Pour les Scandinaves, c’est une attaque perpétrée dans leurs eaux. Elle a les apparences d’une semonce qui pourrait en annoncer d’autres contre leur souveraineté. Ils ont  »trahi » en passant à l’OTAN. Pour l’Union Européenne c’est une opération de sabotage de ses infrastructure. C’est un investissement mis hors d’usage, après qu’elle ait récemment dû renoncer à l’utiliser pour importer jusqu’à 40 % de ses besoins de ce type d’énergie. Pour l’Allemagne, ce pourrait être la promesse d’un hiver froid, bien que le message soit déjà dépassé par la mise en place d’alternatives en provenance du Golfe ou des Etats Unis. Pour la France, c’est une énigme qui ne la touche guère. Pour les Etats Unis, une conclusion logique : la dépendance énergétique européenne appartient au passé. Un angle est commun aux Occidentaux, presqu’une évidence : qui d’autre que le régime Poutine aurait pu concevoir un tel acte ?

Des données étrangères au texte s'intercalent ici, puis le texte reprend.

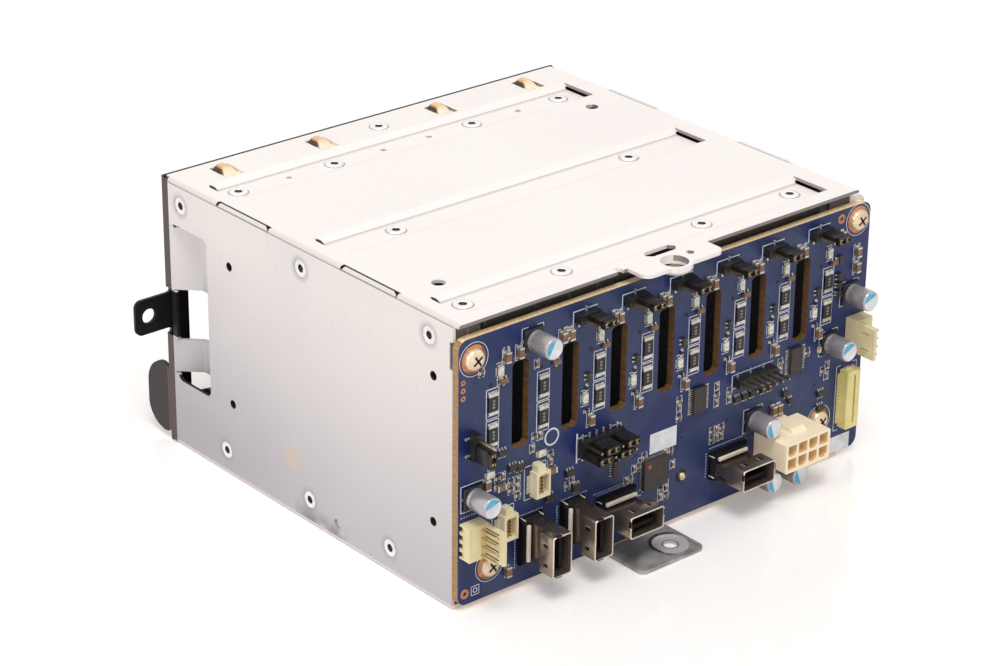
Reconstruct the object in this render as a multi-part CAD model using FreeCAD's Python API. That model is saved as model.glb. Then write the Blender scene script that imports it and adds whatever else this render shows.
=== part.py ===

Il est vrai qu’aucune preuve n’étaie cette thèse. Le jour où on connaîtra le fin mot, la guerre en Ukraine aura charrié un nouveau lot de massacres et de faits spectaculaires : on aura tourné la page. L’indice qui pourrait le mieux dénoncer une malveillance de la Russie est le concert de démentis indignés qu’on entend de Moscou. Depuis le 24 février, chacune des déclarations de sa propagande s’articule autour de mensonges et de renvoie ses propres méfaits sur le dos de l’Occident. On s’est habitué à relire cette propagande en en inversant les termes. Mais, quand même, pourquoi cette attaque qui n’a aucun effet pratique immédiat ?

On ne peut avancer que des hypothèses. Celle que privilégie ce blog est que l’esprit de Poutine s’est embrumé, que sa pensée n’est plus tout à fait consistante, qu’elle est devenue gazeuse. A partir de là, l’Homme se forge encore des illusions sur  »l’arme du gaz » et ne se tient pas vraiment au courant des fournitures de substitution qui ont rendu celle-ci caduque.

Une autre possibilité serait que son esprit ait chaviré dans le  »tout psy ». La main russe frappant en Europe irait susciter l’effroi et l’envie honteuse de se rabibocher avec lui. Le scénario est simplement stupide, mais les dictateurs enfermés dans leurs bunkers pensent ainsi. Quel serait l’intérêt d’une diversion aussi grossière, alors que de nouveaux charniers émergent en Ukraine, que ses troupes reculent, que la jeunesse russe des villes fuit en masse la mobilisation, que des fissures apparaissent dans son contrôle du pays ? Ce serait très naïf de sa part d’imaginer que ces bulles dans les eaux de la Baltique puissent escamoter les évolutions sur le terrain… et se tirer une balle dans le pied de faire la une sur ces sabotages aqueux, à l’heure ou les quatre referenda locaux  »mascarades » sont censé établir une nouvelle carte de la Russie. Le gaz russe ne fera pas du brouillard autour de ces annexions crapuleuses.

Au total, qui croira demain que la progression des Ukrainiens à la reconquête de leur propre territoire mute en  »agression » contre la Russie ? Une poignée de collaborateurs tout au plus…

Cette chimère ne parviendra jamais à justifier le recours brandi aux armes de destruction massive, y compris contre l’Europe tant détestée. On peut rester calme.